- WRITTEN TASK -
Quote the lines exactly, starting with the line that contains "fork_roller();" and ending with the line that contains "shown = obj.evaluated_get(depsgraph)", and leave out all other lines.

-- start --

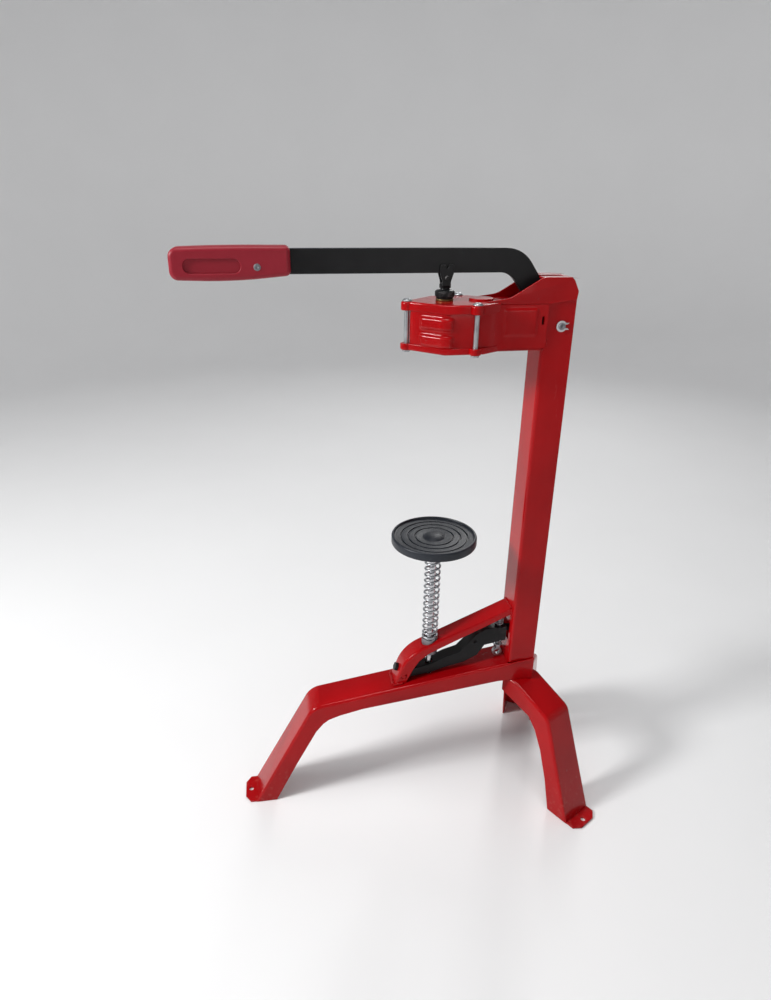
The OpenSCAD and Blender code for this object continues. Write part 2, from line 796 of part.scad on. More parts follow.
column();
front_leg();
rear_leg_near();
rear_leg_far();
arch_bracket();
guide_bush();
stop_bolt();
draw_bolt();
lock_pin();
head_wall();
head_cover();
head_floor();
tie_bolts();
tie_nuts();
mouth_ring();
jaw_cage();
plunger_bush();
pivot_pin();
pivot_clips();
pivot_spacers();
hand_lever();
toe_pin();
lever_grip();
grip_rivet();
plunger_rod();
depth_collar();
plunger_fork();
fork_roller();
fork_pin();
jaw_front();
jaw_near();
jaw_far();
jaw_rear();
jaw_pusher();
bottle_plate();
platform_rod();
stop_ring();
platform_spring();
lock_lever();
tail_pin();
pull_rod();
lock_spring();
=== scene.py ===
import json
import math
import random

import bmesh
import bpy
from mathutils import Matrix, Vector


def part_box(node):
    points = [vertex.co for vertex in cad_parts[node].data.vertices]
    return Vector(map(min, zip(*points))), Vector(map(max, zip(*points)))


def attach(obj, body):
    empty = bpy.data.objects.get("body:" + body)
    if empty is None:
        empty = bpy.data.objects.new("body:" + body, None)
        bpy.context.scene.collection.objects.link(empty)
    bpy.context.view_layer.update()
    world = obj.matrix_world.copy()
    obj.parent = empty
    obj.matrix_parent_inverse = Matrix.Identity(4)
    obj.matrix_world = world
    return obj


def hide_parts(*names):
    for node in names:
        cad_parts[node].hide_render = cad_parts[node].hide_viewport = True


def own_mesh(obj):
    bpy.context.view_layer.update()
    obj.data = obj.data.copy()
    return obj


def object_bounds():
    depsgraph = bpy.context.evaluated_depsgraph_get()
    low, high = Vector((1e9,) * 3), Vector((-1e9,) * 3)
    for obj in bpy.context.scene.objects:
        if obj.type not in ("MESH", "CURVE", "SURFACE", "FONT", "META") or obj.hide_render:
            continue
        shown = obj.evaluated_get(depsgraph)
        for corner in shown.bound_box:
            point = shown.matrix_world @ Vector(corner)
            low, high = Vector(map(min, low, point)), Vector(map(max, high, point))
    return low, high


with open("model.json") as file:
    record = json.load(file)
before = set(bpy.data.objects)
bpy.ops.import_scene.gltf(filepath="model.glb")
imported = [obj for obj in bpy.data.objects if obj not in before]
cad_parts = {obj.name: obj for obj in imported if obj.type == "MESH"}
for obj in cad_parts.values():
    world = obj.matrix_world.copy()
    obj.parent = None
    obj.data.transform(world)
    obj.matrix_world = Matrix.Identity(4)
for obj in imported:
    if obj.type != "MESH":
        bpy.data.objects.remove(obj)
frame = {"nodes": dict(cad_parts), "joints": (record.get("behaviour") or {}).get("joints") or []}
cad_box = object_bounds()


# ---------------------------------------------------------------- column
# The column is a channel of 2.5 mm sheet, folded along its two front corners and open at
# the back. Every red part of the machine is dipped in the same thick gloss enamel.

class Wire:
    """One socket of a material. Arithmetic on it adds Math nodes to the tree."""

    def __init__(self, tree, socket=None):
        self.tree, self.socket = tree, socket

    def add(self, kind, inputs=(), out=0, stops=(), **settings):
        node = self.tree.nodes.new("ShaderNode" + kind)
        for key, value in settings.items():
            setattr(node, key, value)
        for i, (place, shade) in enumerate(stops):
            ramp = node.color_ramp.elements
            stop = ramp[i] if i < 2 else ramp.new(place)
            stop.position, stop.color = place, (*shade, 1)
        for key, value in dict(inputs).items():
            if isinstance(value, Wire):
                self.tree.links.new(value.socket, node.inputs[key])
            else:
                node.inputs[key].default_value = value
        return Wire(self.tree, node.outputs[out])

    def math(self, operation, a, b=0.0):
        return self.add("Math", {0: a, 1: b}, operation=operation)

    def mix(self, share, a, b):
        a, b = ((*c, 1) if isinstance(c, tuple) else c for c in (a, b))
        return self.add("Mix", {0: share, 6: a, 7: b}, out=2, data_type="RGBA")

    def rise(self, low, high):
        return self.add("MapRange", {0: self, 1: low, 2: high}, interpolation_type="SMOOTHSTEP")

    def __add__(self, other):
        return self.math("ADD", self, other)

    def __sub__(self, other):
        return self.math("SUBTRACT", self, other)

    def __rsub__(self, other):
        return self.math("SUBTRACT", other, self)

    def __mul__(self, other):
        return self.math("MULTIPLY", self, other)

    def __truediv__(self, other):
        return self.math("DIVIDE", self, other)

    def __rtruediv__(self, other):
        return self.math("DIVIDE", other, self)

    __radd__, __rmul__ = __add__, __mul__


def new_finish(name, **fixed):
    """A material with its Principled shader, and the wire that its patterns start from."""
    material = bpy.data.materials.new(name)
    material.use_nodes = True
    shader = material.node_tree.nodes["Principled BSDF"]
    for key, value in fixed.items():
        shader.inputs[key.replace("_", " ")].default_value = value
    wire = Wire(material.node_tree)
    wire.place = wire.add("TexCoord", out=3)
    return material, shader, wire


def grain(wire, scale, detail=3.0, stretch=None, roughness=0.5):
    """Noise of about 1/scale metres, drawn out along an axis if it is stretched."""
    place = wire.place
    if stretch:
        place = wire.add("Mapping", {"Vector": place, "Scale": stretch})
    return wire.add("TexNoise", {"Vector": place, "Scale": scale, "Detail": detail,
                                 "Roughness": roughness})


def feed(shader, wire, **sockets):
    for key, value in sockets.items():
        wire.tree.links.new(value.socket, shader.inputs[key.replace("_", " ")])


def bumps(wire, *layers):
    """Bump layers one over another, each a height, a depth in metres and a strength."""
    normal = None
    for height, depth, strength in layers:
        sockets = {"Height": height, "Distance": depth, "Strength": strength}
        if normal:
            sockets["Normal"] = normal
        normal = wire.add("Bump", sockets)
    return normal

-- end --

- REPLY TO THE TASK -
fork_roller();
fork_pin();
jaw_front();
jaw_near();
jaw_far();
jaw_rear();
jaw_pusher();
bottle_plate();
platform_rod();
stop_ring();
platform_spring();
lock_lever();
tail_pin();
pull_rod();
lock_spring();
=== scene.py ===
import json
import math
import random

import bmesh
import bpy
from mathutils import Matrix, Vector


def part_box(node):
    points = [vertex.co for vertex in cad_parts[node].data.vertices]
    return Vector(map(min, zip(*points))), Vector(map(max, zip(*points)))


def attach(obj, body):
    empty = bpy.data.objects.get("body:" + body)
    if empty is None:
        empty = bpy.data.objects.new("body:" + body, None)
        bpy.context.scene.collection.objects.link(empty)
    bpy.context.view_layer.update()
    world = obj.matrix_world.copy()
    obj.parent = empty
    obj.matrix_parent_inverse = Matrix.Identity(4)
    obj.matrix_world = world
    return obj


def hide_parts(*names):
    for node in names:
        cad_parts[node].hide_render = cad_parts[node].hide_viewport = True


def own_mesh(obj):
    bpy.context.view_layer.update()
    obj.data = obj.data.copy()
    return obj


def object_bounds():
    depsgraph = bpy.context.evaluated_depsgraph_get()
    low, high = Vector((1e9,) * 3), Vector((-1e9,) * 3)
    for obj in bpy.context.scene.objects:
        if obj.type not in ("MESH", "CURVE", "SURFACE", "FONT", "META") or obj.hide_render:
            continue
        shown = obj.evaluated_get(depsgraph)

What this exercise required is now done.